Inception Network Architecture
Remember the basic architecture of a traditional convolutional network where we take the output from the previous layer and feed it to the next layer and this process is repeated until the end of the network. But in an inception network, the output from the previous layer is taken and then passed on to four different layers/operations in parallel and then concatenate the output and keep repeating the process till the end. Have a look at the following figure which represents an inception network (GoogLeNet):
Google's inception network has 9 inception modules stacked linearly. There are 22 layers, 27 if pooling layers are counted. A global average pooling layer is added at the end of the last inception block.

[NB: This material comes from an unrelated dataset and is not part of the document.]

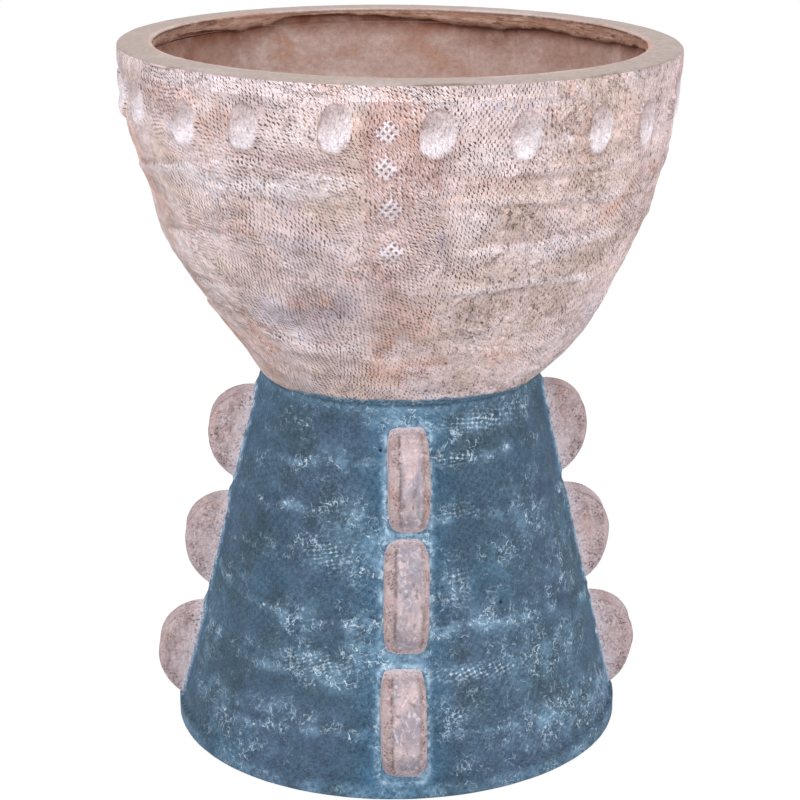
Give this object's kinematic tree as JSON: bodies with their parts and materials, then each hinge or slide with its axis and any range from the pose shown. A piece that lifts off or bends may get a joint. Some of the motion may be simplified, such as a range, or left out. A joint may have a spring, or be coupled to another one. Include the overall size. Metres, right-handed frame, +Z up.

One issue that inception networks face like any other deep network is vanishing gradients. In order to solve this issue, intermediate classifiers were introduced. They are represented by the yellow blocks in the above diagram. Following is a zoomed-out image of the inception network for a better understanding of these intermediate classifiers:
Now the final loss is a combination of intermediate loss from these classifiers and the final loss at the end. The total loss is a combination of three losses from three yellow blocks. A weight of 0.3 is given to intermediate losses. These intermediate networks stay active during the training stage and are discarded during the inference/test stage. Following is an equation for total loss:
totalloss = realloss + 0.3 * auxloss1+ 0.3 * auxloss2
Have a look at the following diagram from the paper to see how the intermediate classifiers are added:
With this, we come to the end. Though old, the inception network produced state-of-the-art results when it was introduced in 2014 and led to more interesting research in order to get efficient architectures for deep CNN models. This research was carried on newer architectures that came into the picture which revolutionized the way deep CNN models were trained. Happy Learning!